First, foreign participation is needed not only in the gas plays, but in the expertise that finds, produces and transports it. The spread of expertise to other countries, as well as increased domestic production, will reduce foreign need for our gas.
Second, widespread production and use of shale gas will reduce—not enhance—the cartel pricing that all oil-importing economies have labored under for 40 years. It will also make customers less dependent for so much of their energy on long sea lanes and a volatile part of the world.
Finally, those that worry about low prices to consumers often ignore the effects of low prices on producers. Today’s low gas prices in the United States would make it hard to develop the shale gas plays optimally. The infusion of capital from major companies from at least nine countries has put billions of dollars to work in the Marcellus shale play alone, resulting in thousands of wells, and accelerating the need for new pipelines and other infrastructure to monetize the gas.
The Future of Shale Gas
Shale gas has strong global environmental and economic potential. Economically, many companies and workers will benefit by growing domestic energy industries. Negative impacts will be mostly felt in countries that are expected to have long-term control of a profitable gas export market.

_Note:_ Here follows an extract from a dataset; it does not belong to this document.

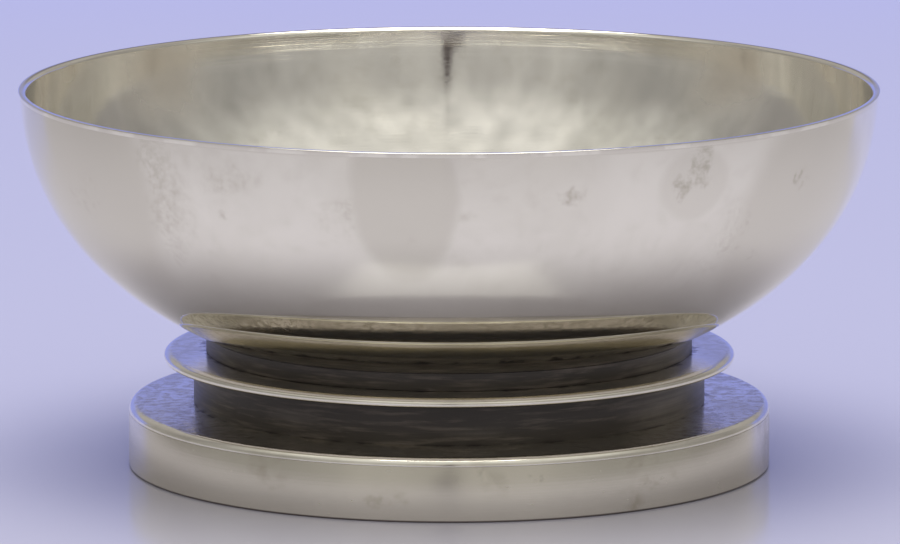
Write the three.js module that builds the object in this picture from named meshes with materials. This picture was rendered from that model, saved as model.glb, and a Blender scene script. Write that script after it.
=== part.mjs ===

In the United States, the shale gas boom could not have come at a better time. Our economy needs the jobs, cleaner energy and lower balance of payments that a domestic gas industry can provide. Ideally, regulatory and tax policies should encourage investments in gas exploration, production, transport, use and even export.
With all these positive indications, there are still two troubling factors: media negativity and the restrictive regulatory climate such negativity can generate and support.
Both factors are real. Last Spring, several negative articles relative to shale gas development appeared in a major newspaper. In substance, the publication attacked shale gas development over a wide range of issues, including: speculations about the life of shale gas plays and individual wells, allegations of high expenses in maintaining production and dire warnings about the potential environmental side effects of fracking, including groundwater contamination from chemicals used in drilling and production.
The articles were largely drawn from anonymous emails circulating in the US Department of Energy. The writers dwelt on all the “what ifs” that non-industry government officials could produce. The editors did not look for positives to balance those possibilities. For example, they totally ignored the significance of multibillion dollar investments that international companies from China, Japan, South Korea, India, Australia, the United Kingdom and Norway, among others, are making in the Marcellus field alone.
Those whose businesses are solving problems and producing and transporting energy tend to see such criticism as baseless, biased and insubstantial. And they are right. The point is not the objective validity of the criticism, but its weight in policy formulation. And that influence should not be discounted.
One year ago, who would have thought that Germany—the fourth largest economy in the world—would retire 23 percent of its total electrical generation capacity as a result of events related to an earthquake in Japan?
A backdrop of negative criticism made that decision seem optimal to the German government. Similar criticism no doubt carried weight in decisions not to permit drilling in the ANWR in Alaska and off the outer continental shelves in the lower 48 states, and in the heartbreakingly slow return of active exploration and production in the Gulf of Mexico.
Shale gas is an answer to many US economic and environmental problems. As profitable and useful as the gas is, however, the regulatory road to its successful development is unclear. Based on regulatory decisions and their impact in the United States and abroad, it is perhaps best to remain cautiously optimistic: optimistic about the positive potential of shale gas, but cautious about the negative potential of the regulatory environment.